VC’s make a lot of money, right? WRONG



A very sobering blog post from Fred Wilson, principal at Union Square Ventures: he tallied the results for VC funds over the last ten years and found that the returns aren’t all that great. The data comes from Cambridge Associates and spans tech, biotech, cleantech and other areas, and Wilson feels it does a goed job of representing the overall performance of the VC business in the US.

Says Wilson: “there are no venture capital returns in this set of numbers that break the double digits. When I got into the business in the mid ’80s, I was schooled that you needed at least 20% annual returns to the limited partners (ed: the big players like sovereign wealth funds, pension funds, etc. that give money to VC’s to invest) to stay in the business.”
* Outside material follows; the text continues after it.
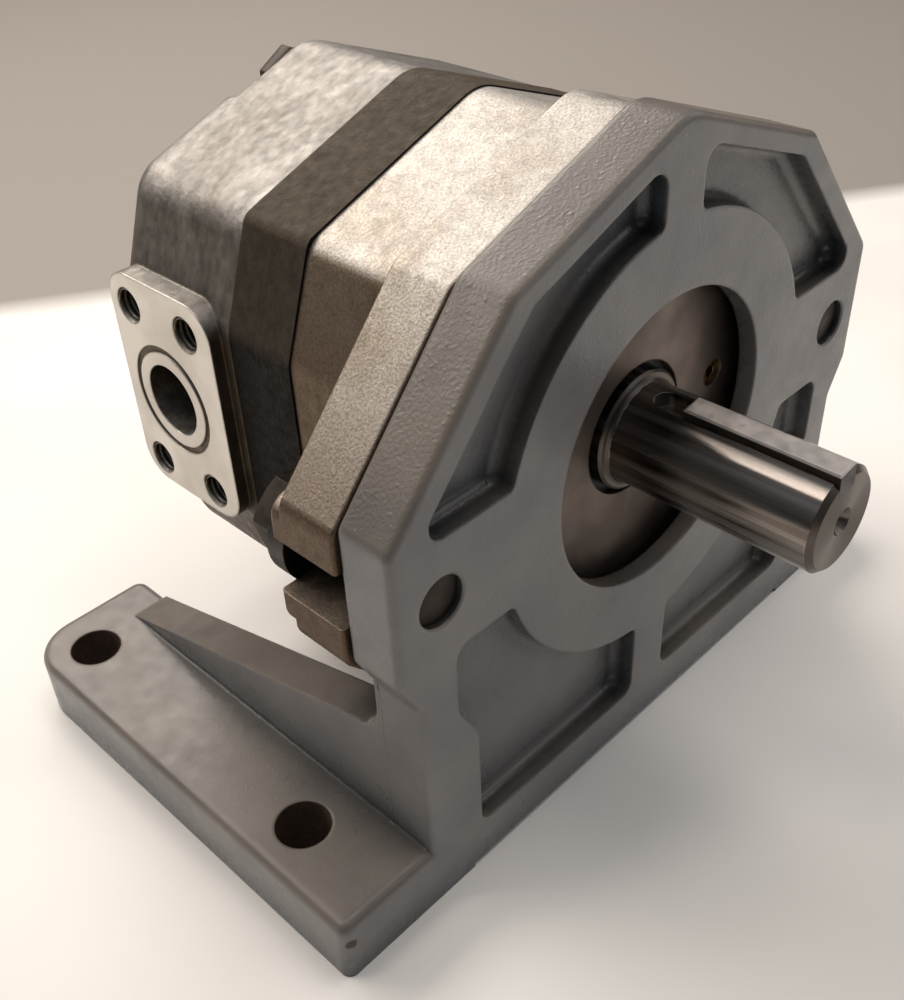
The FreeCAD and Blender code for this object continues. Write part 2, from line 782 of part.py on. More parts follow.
def rear_cover():
    """The rear cover with both ports, the kidneys and the screw seats."""
    cover = outline_prism(body_outline(0.0, cover_shoulder_r), y_cover, y_rear)
    cover = soften(cover, cover_rear_r, edges_at(cover, y_rear))
    ports = ((-1, pressure_bore_dia, pressure_pitch_y, pressure_pitch_z),
             (1, suction_bore_dia, suction_pitch_y, suction_pitch_z))
    for port in ports:
        cover = cover.fuse(port_pad(port[0], port[2], port[3]))
    cover = cover.removeSplitter()
    cuts = clamp_holes(y_cover - cut_past, y_rear + cut_past, clamp_hole_gap)
    for x, z in clamp_places():
        if x == 0:
            cuts.append(clamp_notch(1 if z > 0 else -1))
        else:
            cuts.append(rod(clamp_seat_dia / 2, y_seat, y_rear + cut_past, x, z))
    cuts += dowels_at(y_cover, fit_gap)
    cuts.append(plate_recess(y_cover, 1))
    cuts.append(field_ring(y_cover, 1, fit_gap))
    y_floor = y_cover + side_plate_thickness + side_plate_gap
    cuts.append(rod(rear_bush_r, y_cover, y_floor + bush_length_rear))
    cuts.append(rod(collar_dia / 2 + collar_clearance, y_cover, y_floor + rear_journal))
    cuts.append(stop_pin(fit_gap))
    for side, bore_dia, pitch_y, pitch_z in ports:
        cuts += port_cuts(side, bore_dia, pitch_y, pitch_z)
        cuts.append(port_kidney(side, y_cover, y_port))
    return cover.cut(cuts)


def clamp_notch(side):
    """The open step in the cover's rear edge for the top or bottom screw head."""
    top = side * (body_apex + cut_past)
    floor = side * (clamp_axis_z - clamp_notch_drop)
    half = clamp_notch_half
    points = [(-half, top), (half, top), (half, floor), (-half, floor)]
    return section(points, [0, 0, clamp_notch_r, clamp_notch_r], y_seat, y_rear + cut_past)


def involute(base_r, r):
    """The involute's polar angle where it crosses radius r."""
    roll = math.sqrt(max((r / base_r) ** 2 - 1, 0.0))
    return roll - math.atan(roll)


def gear_blank(teeth, tip_r, root_r, play, y0, y1):
    """An external gear about the shaft axis with one tooth pointing up."""
    pitch_r = gear_module * teeth / 2
    angle = math.radians(pressure_angle)
    base_r = pitch_r * math.cos(angle)
    thickness = gear_module * (math.pi / 2 + 2 * profile_shift * math.tan(angle)) + play
    half = thickness / (2 * pitch_r) + math.tan(angle) - angle
    foot_r = max(base_r, root_r)
    steps = [(i / (flank_points - 1)) ** 1.5 for i in range(flank_points)]
    radii = [foot_r + (tip_r - foot_r) * s for s in steps]

    def polar(r, turn):
        return FreeCAD.Vector(r * math.sin(turn), y0, r * math.cos(turn) + shaft_height)

    edges = []
    pitch = 2 * math.pi / teeth
    for i in range(teeth):
        axis = i * pitch
        rising = [polar(r, axis - half + involute(base_r, r)) for r in radii]
        falling = [polar(r, axis + half - involute(base_r, r)) for r in reversed(radii)]
        next_start = polar(foot_r, axis + pitch - half + involute(base_r, foot_r))
        edges.append(flank(rising))
        edges.append(Part.Arc(rising[-1], polar(tip_r, axis), falling[0]).toShape())
        edges.append(flank(falling))
        root_in = polar(root_r, axis + half - involute(base_r, foot_r))
        root_out = polar(root_r, axis + pitch - half + involute(base_r, foot_r))
        if foot_r > root_r + 1e-6:
            edges.append(Part.LineSegment(falling[-1], root_in).toShape())
        edges.append(Part.Arc(root_in, polar(root_r, axis + pitch / 2), root_out).toShape())
        if foot_r > root_r + 1e-6:
            edges.append(Part.LineSegment(root_out, next_start).toShape())
    return Part.Face(Part.Wire(edges)).extrude(FreeCAD.Vector(0, y1 - y0, 0))


def flank(points):
    """A smooth edge through a tooth flank's points."""
    curve = Part.BSplineCurve()
    curve.interpolate(points)
    return curve.toShape()


def gear_stations():
    """The two faces of both gears."""
    return y_housing + gear_side_gap, y_cover - gear_side_gap


def pinion_shaft():
    """The shaft with its integral pinion, journals, collar and keyway."""
    y0, y1 = gear_stations()
    journal_end = y_cover + side_plate_thickness + side_plate_gap + rear_journal - rear_journal_gap
    shaft = rod(collar_dia / 2, y_collar, y0).fuse(rod(collar_dia / 2, y1, journal_end))
    shaft = shaft.fuse(gear_blank(pinion_teeth, pinion_tip_r, pinion_root_r, -backlash, y0, y1))
    shaft = shaft.fuse(rod(shaft_dia / 2, y_shaft_end + shaft_chamfer, y_collar))
    shaft = shaft.fuse(cone(shaft_dia / 2 - shaft_chamfer, shaft_dia / 2, y_shaft_end,
                            y_shaft_end + shaft_chamfer)).removeSplitter()
    neck = [e for e in edges_at(shaft, y_collar) if abs(e.BoundBox.XLength - shaft_dia) < 1e-3]
    shaft = soften(shaft, min(collar_fillet, collar_step / 2), neck)
    brim = [e for e in edges_at(shaft, y_collar) if abs(e.BoundBox.XLength - collar_dia) < 1e-3]
    shaft = shaft.makeChamfer(min(collar_chamfer, collar_step / 4), brim)
    mouth_depth = (centre_mouth - centre_dia) / 2 * math.sqrt(3)
    centre = cone(centre_mouth / 2, centre_dia / 2, y_shaft_end, y_shaft_end + mouth_depth)
    centre = centre.fuse(rod(centre_dia / 2, y_shaft_end, y_shaft_end + centre_depth))
    return shaft.cut([centre, keyway()])


def turned(shape):
    """A keyway piece turned about the shaft axis to where the key stands."""
    shape.rotate(spot(0, 0, 0), FreeCAD.Vector(0, 1, 0), -key_turn)
    return shape


def keyway():
    """The milled keyway, open at the shaft end and round at its inner end."""
    half = key_width / 2
    end = y_shaft_end + key_length + key_run_out
    floor = shaft_dia / 2 - key_seat
    slot = slab(-half, half, y_shaft_end - cut_past, end - half, floor, shaft_dia)
    round_end = Part.makeCylinder(half, shaft_dia - floor, spot(0, end - half, floor))
    return turned(slot.fuse(round_end))


def shaft_key():
    """The square-ended parallel key."""
    half = key_width / 2 - fit_gap / 2
    floor = shaft_dia / 2 - key_seat + fit_gap / 2
    key = slab(-half, half, y_shaft_end, y_shaft_end + key_length, floor, floor + key_height)
    top = floor + key_height + shaft_height
    edges = [e for e in key.Edges if e.BoundBox.ZMin > top - 1e-4]
    return turned(key.makeChamfer(key_chamfer, edges))


def ring_gear():
    """The internally toothed ring gear, set below the shaft."""
    y0, y1 = gear_stations()
    blank = rod(ring_outer_r, y0, y1)
    blank = blank.makeChamfer(ring_chamfer, edges_at(blank, y0) + edges_at(blank, y1))
    space = gear_blank(ring_teeth, ring_root_r, ring_tip_r, backlash, y0 - cut_past, y1 + cut_past)
    gear = blank.cut(space)
    gear.translate(FreeCAD.Vector(0, 0, ring_z))
    return gear


def crescent_spot(turn, radius):
    """A place on the crescent: turn degrees from straight down about its own centre."""
    t = math.radians(turn)
    return radius * math.sin(t), ring_z / 2 - radius * math.cos(t)


def split_r():
    """Radius of the joint between the two halves of the crescent."""
    inner = pinion_tip_r + crescent_gap
    outer = centre_distance + ring_tip_r - crescent_gap
    return (inner + outer) / 2 + ring_z / 2


def crescent_blank(y0, y1):
    """The whole space between the gears' tip circles, cut to its reach."""
    blank = rod(ring_tip_r - crescent_gap, y0, y1, 0.0, ring_z)
    before, behind = y0 - cut_past, y1 + cut_past
    blank = blank.cut(rod(pinion_tip_r + crescent_gap, before, behind))
    reach = 2 * ring_root_r
    far = math.radians(crescent_reach)
    wedge = [(0.0, ring_z / 2), (-reach * math.sin(far), ring_z / 2 - reach * math.cos(far)),
             (0.0, -2 * reach), (reach * math.sin(far), ring_z / 2 - reach * math.cos(far))]
    blank = blank.common(section(wedge, [0] * 4, before, behind))
    px, pz = stop_pin_place()
    return blank.cut(rod(stop_pin_dia / 2 + stop_pin_seat, before, behind, px, pz))


def stop_pin_place():
    """The stop pin stands at the suction end of the crescent."""
    return crescent_spot(stop_pin_angle, split_r())


def stop_pin(gap):
    """The stop pin, or the cutter for its holes."""
    px, pz = stop_pin_place()
    reach = side_plate_thickness + side_plate_gap + stop_pin_grip + gap
    return rod(stop_pin_dia / 2 + gap, y_housing - reach, y_cover + reach, px, pz)


def crescent_rollers(gap):
    """The sealing rollers between the crescent halves, or their cutters."""
    y0, y1 = gear_stations()
    rollers = []
    for turn in roller_angles:
        x, z = crescent_spot(turn, split_r())
        rollers.append(rod(roller_dia / 2 + gap, y0 - gap, y1 + gap, x, z))
    return rollers


def crescent_springs(gap, thickness):
    """Leaf springs between the crescent halves, or their pockets."""
    y0, y1 = gear_stations()
    inset = spring_inset - gap
    springs = []
    for turn in spring_angles:
        outer = split_r() + crescent_split_gap / 2
        leaf = tube(outer, outer - thickness, y0 + inset, y1 - inset, 0.0, ring_z / 2)
        half = spring_span / 2 / split_r() + math.radians(gap)
        middle = math.radians(turn)
        far = 2 * split_r()
        wedge = [(0.0, ring_z / 2)]
        for t in (middle - half, middle, middle + half):
            wedge.append((far * math.sin(t), ring_z / 2 - far * math.cos(t)))
        springs.append(leaf.common(section(wedge, [0] * 4, y0, y1)))
    return springs


def crescent_half(outer_half):
    """The carrier on the pinion or the sealing segment on the ring gear."""
    y0, y1 = gear_stations()
    blank = crescent_blank(y0, y1)
    gap = crescent_split_gap / 2
    if outer_half:
        half = blank.cut(rod(split_r() + gap, y0, y1, 0.0, ring_z / 2))
        return half.cut(crescent_rollers(fit_gap))
    half = blank.common(rod(split_r() - gap, y0, y1, 0.0, ring_z / 2))
    return half.cut(crescent_rollers(fit_gap) + crescent_springs(spring_play, spring_pocket))


def side_plate(y_face, toward):
    """A side plate with its shaft hole, kidneys and stop pin hole."""
    y_back = y_face + toward * side_plate_thickness
    y0, y1 = min(y_face, y_back), max(y_face, y_back)
    plate = rod(side_plate_r, y0, y1, 0.0, ring_z)
    before, behind = y0 - cut_past, y1 + cut_past
    cuts = [rod(collar_dia / 2 + crescent_gap, before, behind), stop_pin(fit_gap)]
    cuts += [port_kidney(side, before, behind) for side in (1, -1)]
    return plate.cut(cuts)


def plain_bush(outer_r, y0, length):
    """A plain bush for one journal, chamfered inside."""
    y1 = y0 + length
    bush = tube(outer_r - fit_gap / 2, collar_dia / 2 + running_gap, y0, y1)
    inner = [e for e in edges_at(bush, y0) + edges_at(bush, y1)
             if e.BoundBox.XLength < collar_dia + rear_bush_wall]
    return bush.makeChamfer(bush_chamfer, inner)


def plug_place():
    """Where the small plug stands in the pilot face."""
    turn = math.radians(plug_turn)
    return plug_reach * math.cos(turn), plug_reach * math.sin(turn)


def drain_plug():
    """The small brass plug with a hexagon socket in the pilot face."""
    y0 = y_pilot + plug_recess
    plug = rod(plug_dia / 2, y0, y0 + plug_length, *plug_place())
    return plug.cut(hexagon(plug_hex, y0, y0 + plug_hex_depth, *plug_place()))


def bush_station(y_face, toward, length):
    """Where a bush starts behind its side plate."""
    floor = y_face + toward * (side_plate_thickness + side_plate_gap)
    return floor if toward > 0 else floor - length


pieces = {
    "foot_bracket": foot_bracket(),
    "front_flange": front_flange(),
    "gear_housing": gear_housing(),
    "rear_cover": rear_cover(),
    "mounting_bolts": mounting_bolts(),
    "mounting_washers": mounting_washers(),
    "clamp_screws": clamp_screws(),
    "dowel_pins": dowel_pins(),
    "pinion_shaft": pinion_shaft(),
    "shaft_key": shaft_key(),
    "ring_gear": ring_gear(),
    "crescent_carrier": crescent_half(False),
    "crescent_segment": crescent_half(True),
    "crescent_springs": crescent_springs(0.0, spring_thickness),
    "crescent_rollers": crescent_rollers(0.0),
    "crescent_stop_pin": stop_pin(0.0),
    "front_side_plate": side_plate(y_housing, -1),
    "rear_side_plate": side_plate(y_cover, 1),
    "front_field_seal": field_ring(y_housing, -1, 0.0),
    "rear_field_seal": field_ring(y_cover, 1, 0.0),
    "front_bush": plain_bush(front_bush_r, bush_station(y_housing, -1, bush_length_front),
                             bush_length_front),
    "rear_bush": plain_bush(rear_bush_r, bush_station(y_cover, 1, bush_length_rear),
                            bush_length_rear),
    "shaft_seal": shaft_seal(),
    "seal_circlip": seal_circlip(),
    "front_housing_seal": seal_ring(y_housing, 1, housing_seal_gap),
    "rear_housing_seal": seal_ring(y_cover, -1, housing_seal_gap),
    "drain_plug": drain_plug(),
}

os.makedirs("parts", exist_ok=True)
for name, shape in pieces.items():
    solid = Part.makeCompound(shape) if isinstance(shape, list) else shape
    solid.exportStep("parts/" + name + ".step")
    print(name, len(solid.Solids), round(solid.Volume), solid.isValid())
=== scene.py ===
# %% [markdown]
# # Dressing an internal gear pump
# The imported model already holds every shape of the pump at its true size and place. This script adds
# what the solids can't show: painted, cast, milled and ground surfaces, a few small pieces such as cut
# threads, soft light and the camera. It reads the frame first.

# %% Load the frame
import json
import math

import bpy
from mathutils import Matrix, Vector


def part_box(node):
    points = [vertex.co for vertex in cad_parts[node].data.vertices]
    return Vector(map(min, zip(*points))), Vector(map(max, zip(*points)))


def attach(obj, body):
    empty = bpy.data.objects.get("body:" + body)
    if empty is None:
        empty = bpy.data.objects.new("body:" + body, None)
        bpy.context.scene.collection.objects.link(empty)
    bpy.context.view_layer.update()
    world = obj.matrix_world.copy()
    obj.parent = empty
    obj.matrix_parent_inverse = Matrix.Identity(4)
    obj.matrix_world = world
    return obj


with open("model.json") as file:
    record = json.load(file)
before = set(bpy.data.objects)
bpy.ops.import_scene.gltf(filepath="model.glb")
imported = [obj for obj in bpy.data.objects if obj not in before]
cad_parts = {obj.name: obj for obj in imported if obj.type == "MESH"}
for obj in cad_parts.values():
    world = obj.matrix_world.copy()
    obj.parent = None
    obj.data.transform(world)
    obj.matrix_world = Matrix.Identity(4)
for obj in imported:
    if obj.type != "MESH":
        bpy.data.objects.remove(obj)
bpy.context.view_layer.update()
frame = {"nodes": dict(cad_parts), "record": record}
nodes = frame["nodes"]
print("nodes in the frame:", len(nodes))

# %% [markdown]
# Blender works in metres and this pump was drawn in millimetres, so one name turns the one into the
# other. The same goes for patterns: a texture's scale says how many features fit in a metre, and a
# maker thinks of how many millimetres one grain, ring or blotch takes up.

# %% Units
MM = 0.001


def per_metre(size_mm):
    """The scale at which a noise has features of that size."""
    return 1000.0 / size_mm


def ring_scale(spacing_mm):
    """The scale at which the bands of a wave texture are that far apart."""
    return 2 * math.pi / (20 * spacing_mm * MM)


print("a 2 mm grain needs a noise scale of", per_metre(2.0))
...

The numbers start from after the dotcom bubble burst:

It seems you’re better of investing in the NASDAQ Composite than giving money to a VC. Life is hardest for early stage funds. Early stage funds have it particularly rough: they have to digest a lot of startup failures and really need occasional big wins to stay afloat. But later stage investing also has its handicaps, says Wilson: “You can pick winners in that business more easily. But so can everyone else. Each deal is an auction and the winner pays the highest price.”

If you have an idea why the returns for VC are so low, let us know. Are there too many VC’s? Is is just the economy?  

[AVC.com][Photo: the dark world of Fred Wilson, Flickr, Lachlan Hardy]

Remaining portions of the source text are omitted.